Para Darcy, la enfermedad de Clitheroe resultaba especialmente inoportuna. Sir Selwyn Hardcastle y él, a pesar de respetarse como magistrados, no se sentían cómodos el uno en compañía del otro y, de hecho, hasta que el padre de Darcy heredó Pemberley, las dos casas habían vivido enfrentadas. Las discrepancias se remontaban a la época del abuelo de Darcy, cuando se juzgó a un criado de Pemberley, Patrick Reilly, acusado de haber robado un ciervo del coto de caza que por entonces era propiedad de sir Selwyn y, tras emitirse una sentencia de culpabilidad, fue condenado a morir en la horca.

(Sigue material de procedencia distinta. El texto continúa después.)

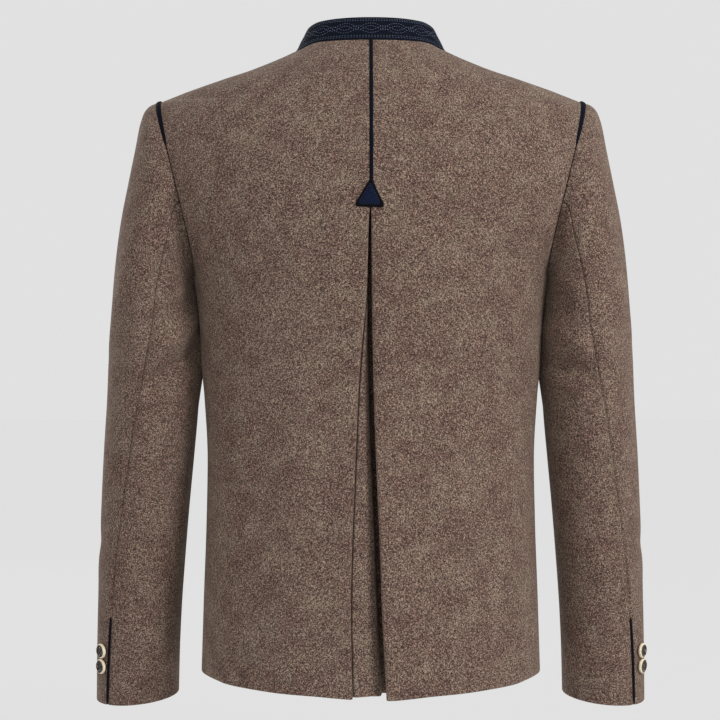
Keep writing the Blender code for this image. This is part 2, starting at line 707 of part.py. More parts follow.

La ejecución había indignado a los habitantes de Pemberley, que pese a todo aceptaron que el señor Darcy había hecho lo posible por salvar al muchacho, y sir Selwyn y él quedaron clasificados según sus respectivos papeles, públicamente definidos, de defensor a ultranza de la ley el uno, y de magistrado compasivo el otro, distinción a la que contribuía el revelador significado del apellido Hardcastle, castillo duro. Los miembros del servicio siguieron el ejemplo de sus señores, y el resentimiento y la animosidad entre las dos casas se transmitieron de padres a hijos. Solo cuando el padre de Darcy pasó a hacerse cargo de Pemberley hubo un intento de cerrar la herida, que aun así no cicatrizó hasta que este, encontrándose ya en su lecho de muerte, pidió a su hijo que hiciera todo lo que estuviera en su mano para que regresara la armonía, pues el mantenimiento de la hostilidad no convenía ni a los intereses de la ley ni a las buenas relaciones entre las dos casas. Darcy, frenado por su carácter reservado y por la convicción de que tratar abiertamente de un problema era, tal vez, reconocer su existencia, optó por una vía más sutil. Empezó a cursar invitaciones a cacerías y a fiestas, que los Hardcastle aceptaron. Quizás él también fuera cada vez más consciente de los peligros de una enemistad largamente alimentada, pero lo cierto era que la aproximación nunca había dado pie a la intimidad. Darcy sabía que, ante el problema que acababa de presentarse, encontraría en Hardcastle a un magistrado concienzudo y honesto, pero no a un amigo.